Entries provided ▸
■ ■ ■ ■ ■

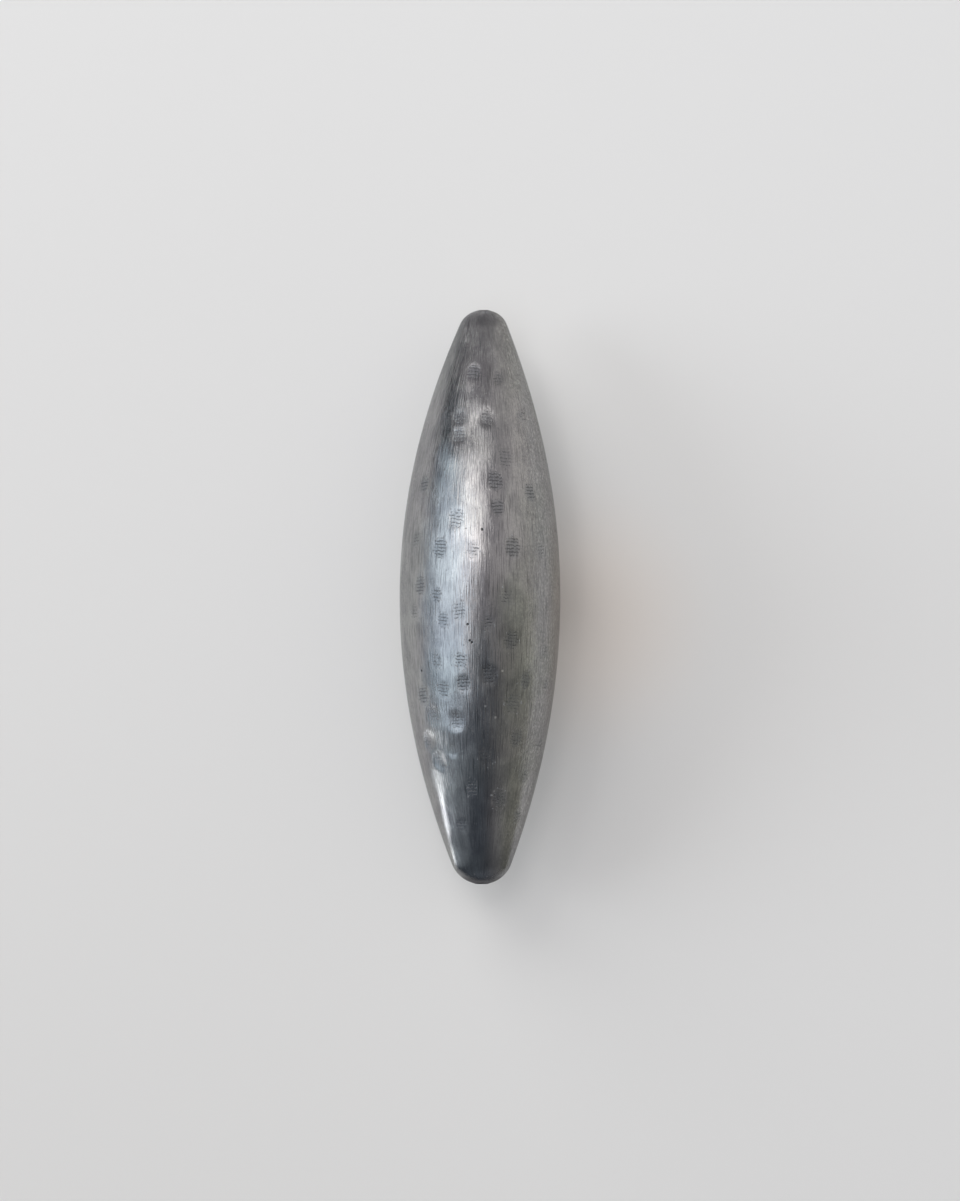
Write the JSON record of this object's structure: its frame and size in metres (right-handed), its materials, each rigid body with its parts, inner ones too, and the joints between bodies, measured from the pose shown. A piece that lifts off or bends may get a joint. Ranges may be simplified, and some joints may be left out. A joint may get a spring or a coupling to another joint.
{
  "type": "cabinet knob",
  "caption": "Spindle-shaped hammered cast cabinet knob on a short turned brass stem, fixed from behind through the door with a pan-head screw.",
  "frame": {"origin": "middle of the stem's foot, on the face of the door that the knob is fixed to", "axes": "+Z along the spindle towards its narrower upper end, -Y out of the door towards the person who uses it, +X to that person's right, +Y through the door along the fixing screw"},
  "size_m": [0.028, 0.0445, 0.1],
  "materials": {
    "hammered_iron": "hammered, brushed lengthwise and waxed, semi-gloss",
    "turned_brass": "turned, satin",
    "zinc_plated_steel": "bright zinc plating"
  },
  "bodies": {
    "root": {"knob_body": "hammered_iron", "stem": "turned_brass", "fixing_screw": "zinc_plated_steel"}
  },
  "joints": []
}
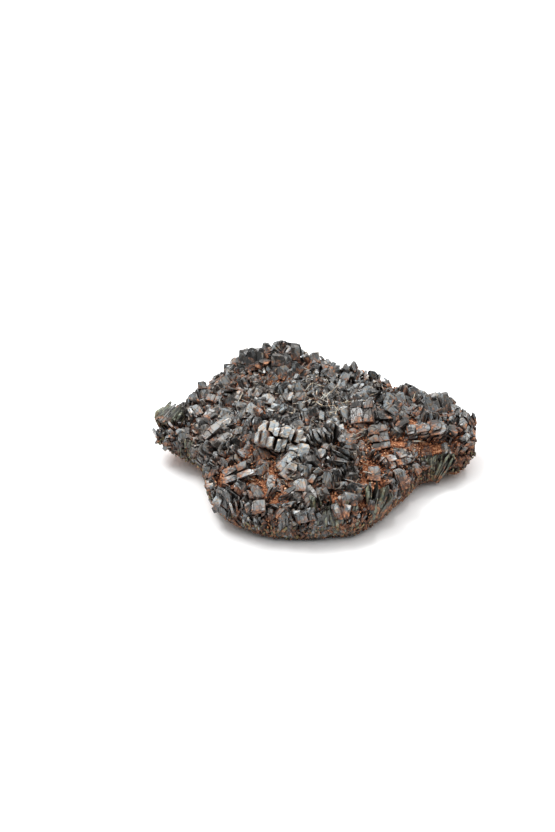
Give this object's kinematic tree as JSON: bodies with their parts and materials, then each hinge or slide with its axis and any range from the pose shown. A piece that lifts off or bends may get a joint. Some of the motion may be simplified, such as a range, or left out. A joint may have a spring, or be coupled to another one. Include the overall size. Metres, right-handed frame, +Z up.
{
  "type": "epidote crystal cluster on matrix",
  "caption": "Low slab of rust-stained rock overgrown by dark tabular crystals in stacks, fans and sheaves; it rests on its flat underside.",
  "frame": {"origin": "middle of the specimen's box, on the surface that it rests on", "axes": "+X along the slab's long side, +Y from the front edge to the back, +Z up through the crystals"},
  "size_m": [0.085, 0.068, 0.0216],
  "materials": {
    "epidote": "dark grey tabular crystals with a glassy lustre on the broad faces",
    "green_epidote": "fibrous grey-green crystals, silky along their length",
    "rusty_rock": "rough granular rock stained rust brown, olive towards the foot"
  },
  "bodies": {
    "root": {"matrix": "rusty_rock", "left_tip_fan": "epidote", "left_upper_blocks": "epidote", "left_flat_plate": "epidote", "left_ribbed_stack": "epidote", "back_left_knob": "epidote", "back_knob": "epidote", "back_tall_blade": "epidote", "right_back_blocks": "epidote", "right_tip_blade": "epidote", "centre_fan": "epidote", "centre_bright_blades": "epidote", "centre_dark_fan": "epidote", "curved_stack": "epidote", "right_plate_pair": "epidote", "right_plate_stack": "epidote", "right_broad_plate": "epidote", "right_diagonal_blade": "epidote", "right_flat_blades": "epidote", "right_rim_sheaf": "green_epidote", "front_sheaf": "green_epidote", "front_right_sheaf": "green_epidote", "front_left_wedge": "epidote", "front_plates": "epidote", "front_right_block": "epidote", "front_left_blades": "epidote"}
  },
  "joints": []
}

■ ■ ■ ■ ■

Set problem ▸ Above are some records. Report the number of their lines that include "materials", and add nothing else.

Answer to the task ▸ 4